Jaguar Quiche (Balam Kitze) got Red Sea Woman
Jaguar Night (Balam Aqab) got Beauty Woman
Naught (Mahuq'utah) got Hummingbird Woman
Wind Jaguar (Iq'i Balam) got Parrot Woman.
They all spoke the same language. And they went to Tulan-Zuiva
(city of the seven caves) where they received their god, Tohil.
They had no fire, and by this time they could no longer understand
one another. Tohil gave them fire, and in return he wanted more
than just their blood.
At first Tohil wanted only men's blood, that is, before the Quiche
came to Tulan. "Bleed your ears, prick your elbows;
this will be your thanks toGod."
Later, after he had given them fire, he demanded their hearts
("their waist and their armpits") also. Symbolic wounding was
not enough. Death was the perfect offering.


Tohil was the Quiche god, and he had to be hidden from the Quiche's
enemies, who were pressing in from all sides. The Quiche nation
held together, but Tohil had turned to stone, and the priests and
sacrificers had to use trickery so that the people would not know.
His image would appear to speak and to command.
PART IV Part Four describes the total victory of Tohil, who operated upon the Lords of the
Earth through the instrumentality of the priests and sacrificers. His dominion, however, was the
reason for the destruction of the Quiche.
The story begins with the priests and sacrificers who began the abduction of the men of the tribes,
and who went to sacrifice them before Tohil.
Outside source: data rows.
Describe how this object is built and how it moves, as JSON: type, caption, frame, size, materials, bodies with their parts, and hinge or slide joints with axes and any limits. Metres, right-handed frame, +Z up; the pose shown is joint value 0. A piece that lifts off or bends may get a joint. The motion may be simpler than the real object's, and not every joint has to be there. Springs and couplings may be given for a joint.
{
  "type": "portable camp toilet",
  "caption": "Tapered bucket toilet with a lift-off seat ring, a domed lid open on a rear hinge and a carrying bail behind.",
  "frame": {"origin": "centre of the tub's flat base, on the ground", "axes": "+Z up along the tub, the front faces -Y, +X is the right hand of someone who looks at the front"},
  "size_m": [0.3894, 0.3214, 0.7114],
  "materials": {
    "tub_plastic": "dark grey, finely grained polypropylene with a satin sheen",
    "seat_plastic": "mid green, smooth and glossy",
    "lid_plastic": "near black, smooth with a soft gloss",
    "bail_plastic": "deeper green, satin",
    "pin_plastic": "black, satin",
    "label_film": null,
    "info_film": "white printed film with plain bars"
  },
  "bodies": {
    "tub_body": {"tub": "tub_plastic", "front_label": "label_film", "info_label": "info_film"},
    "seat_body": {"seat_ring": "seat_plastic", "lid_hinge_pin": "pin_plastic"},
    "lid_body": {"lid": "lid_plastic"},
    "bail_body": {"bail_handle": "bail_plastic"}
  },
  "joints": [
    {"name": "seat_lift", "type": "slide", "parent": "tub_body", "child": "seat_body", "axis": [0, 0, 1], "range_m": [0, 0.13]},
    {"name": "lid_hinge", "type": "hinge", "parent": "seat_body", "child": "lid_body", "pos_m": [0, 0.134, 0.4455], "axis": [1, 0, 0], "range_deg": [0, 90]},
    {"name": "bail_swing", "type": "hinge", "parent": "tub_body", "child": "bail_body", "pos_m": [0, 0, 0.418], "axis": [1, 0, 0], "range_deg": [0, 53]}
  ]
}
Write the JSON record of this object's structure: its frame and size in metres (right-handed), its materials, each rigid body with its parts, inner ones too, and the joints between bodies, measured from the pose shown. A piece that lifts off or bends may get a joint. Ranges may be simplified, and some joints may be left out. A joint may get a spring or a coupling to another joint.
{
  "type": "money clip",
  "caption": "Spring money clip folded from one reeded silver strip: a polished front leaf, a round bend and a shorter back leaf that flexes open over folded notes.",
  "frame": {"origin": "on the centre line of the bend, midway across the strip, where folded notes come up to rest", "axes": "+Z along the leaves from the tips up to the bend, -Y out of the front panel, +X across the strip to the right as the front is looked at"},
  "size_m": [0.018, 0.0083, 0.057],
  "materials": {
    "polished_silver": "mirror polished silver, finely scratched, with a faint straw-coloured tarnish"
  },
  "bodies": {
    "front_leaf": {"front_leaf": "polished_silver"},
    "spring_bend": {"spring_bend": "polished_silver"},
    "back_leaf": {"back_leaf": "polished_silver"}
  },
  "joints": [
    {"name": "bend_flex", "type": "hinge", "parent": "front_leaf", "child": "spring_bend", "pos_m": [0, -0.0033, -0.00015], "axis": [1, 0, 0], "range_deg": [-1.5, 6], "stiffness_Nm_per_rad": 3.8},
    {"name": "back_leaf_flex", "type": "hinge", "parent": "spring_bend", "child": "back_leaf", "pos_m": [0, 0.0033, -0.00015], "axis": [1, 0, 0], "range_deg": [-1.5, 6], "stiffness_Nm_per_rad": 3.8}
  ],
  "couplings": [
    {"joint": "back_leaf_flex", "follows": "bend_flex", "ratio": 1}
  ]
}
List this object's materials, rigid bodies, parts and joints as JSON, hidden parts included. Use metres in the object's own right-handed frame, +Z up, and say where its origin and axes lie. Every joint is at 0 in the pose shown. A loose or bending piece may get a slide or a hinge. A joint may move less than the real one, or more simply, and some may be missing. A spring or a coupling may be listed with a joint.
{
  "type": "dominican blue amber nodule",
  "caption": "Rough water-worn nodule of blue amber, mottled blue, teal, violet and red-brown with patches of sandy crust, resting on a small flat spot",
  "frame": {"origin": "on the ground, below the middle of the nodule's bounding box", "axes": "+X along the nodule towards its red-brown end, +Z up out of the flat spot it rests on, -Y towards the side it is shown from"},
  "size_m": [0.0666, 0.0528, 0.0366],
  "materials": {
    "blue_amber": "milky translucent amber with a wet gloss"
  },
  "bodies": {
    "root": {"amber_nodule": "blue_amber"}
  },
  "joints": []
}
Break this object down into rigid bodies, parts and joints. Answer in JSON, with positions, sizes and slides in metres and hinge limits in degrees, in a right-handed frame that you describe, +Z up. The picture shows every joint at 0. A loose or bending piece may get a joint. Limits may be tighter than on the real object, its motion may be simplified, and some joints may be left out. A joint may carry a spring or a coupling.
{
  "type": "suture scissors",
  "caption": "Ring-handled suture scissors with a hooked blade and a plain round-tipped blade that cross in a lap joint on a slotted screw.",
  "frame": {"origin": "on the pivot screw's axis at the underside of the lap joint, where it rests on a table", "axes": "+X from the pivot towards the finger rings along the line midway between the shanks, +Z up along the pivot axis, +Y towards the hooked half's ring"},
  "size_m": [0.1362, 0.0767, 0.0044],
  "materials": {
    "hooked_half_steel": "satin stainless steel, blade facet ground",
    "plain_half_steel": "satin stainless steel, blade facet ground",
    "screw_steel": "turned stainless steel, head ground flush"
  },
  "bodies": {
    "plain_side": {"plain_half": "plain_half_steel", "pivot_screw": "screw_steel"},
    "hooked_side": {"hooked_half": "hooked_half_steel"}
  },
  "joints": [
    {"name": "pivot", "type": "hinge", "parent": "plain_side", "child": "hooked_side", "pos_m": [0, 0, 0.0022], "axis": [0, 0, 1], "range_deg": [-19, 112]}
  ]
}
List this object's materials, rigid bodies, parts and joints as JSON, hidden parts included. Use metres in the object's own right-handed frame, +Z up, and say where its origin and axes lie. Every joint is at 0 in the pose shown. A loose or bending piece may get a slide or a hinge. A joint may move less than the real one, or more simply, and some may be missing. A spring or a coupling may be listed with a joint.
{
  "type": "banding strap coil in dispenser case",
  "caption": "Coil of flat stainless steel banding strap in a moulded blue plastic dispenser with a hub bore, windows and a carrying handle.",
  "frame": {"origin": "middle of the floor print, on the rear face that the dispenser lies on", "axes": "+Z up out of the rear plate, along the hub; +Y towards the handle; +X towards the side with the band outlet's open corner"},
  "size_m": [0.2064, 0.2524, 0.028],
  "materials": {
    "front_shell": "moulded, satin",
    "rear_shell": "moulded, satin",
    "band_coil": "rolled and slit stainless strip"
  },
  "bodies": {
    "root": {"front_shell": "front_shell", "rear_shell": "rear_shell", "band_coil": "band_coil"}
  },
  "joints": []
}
The tribes became aware of this and tried to overcome
Tohil by various ruses and temptations, but failed.
The Quiche founded the city of Gumarcah, and here Gucumatz
(the feathered serpent), a most magnificent Lord, raised the Quiche
Mayans to their greatest peak of power.
Gucumatz could foresee things, and could change himself into different animals.
Among other things he instituted an elaborate ritual of fasting and
other abstinence rites.
Part Four of the Popol Vuh ends with the genealogies of the tribes of
the Quiche "who finally came to an end".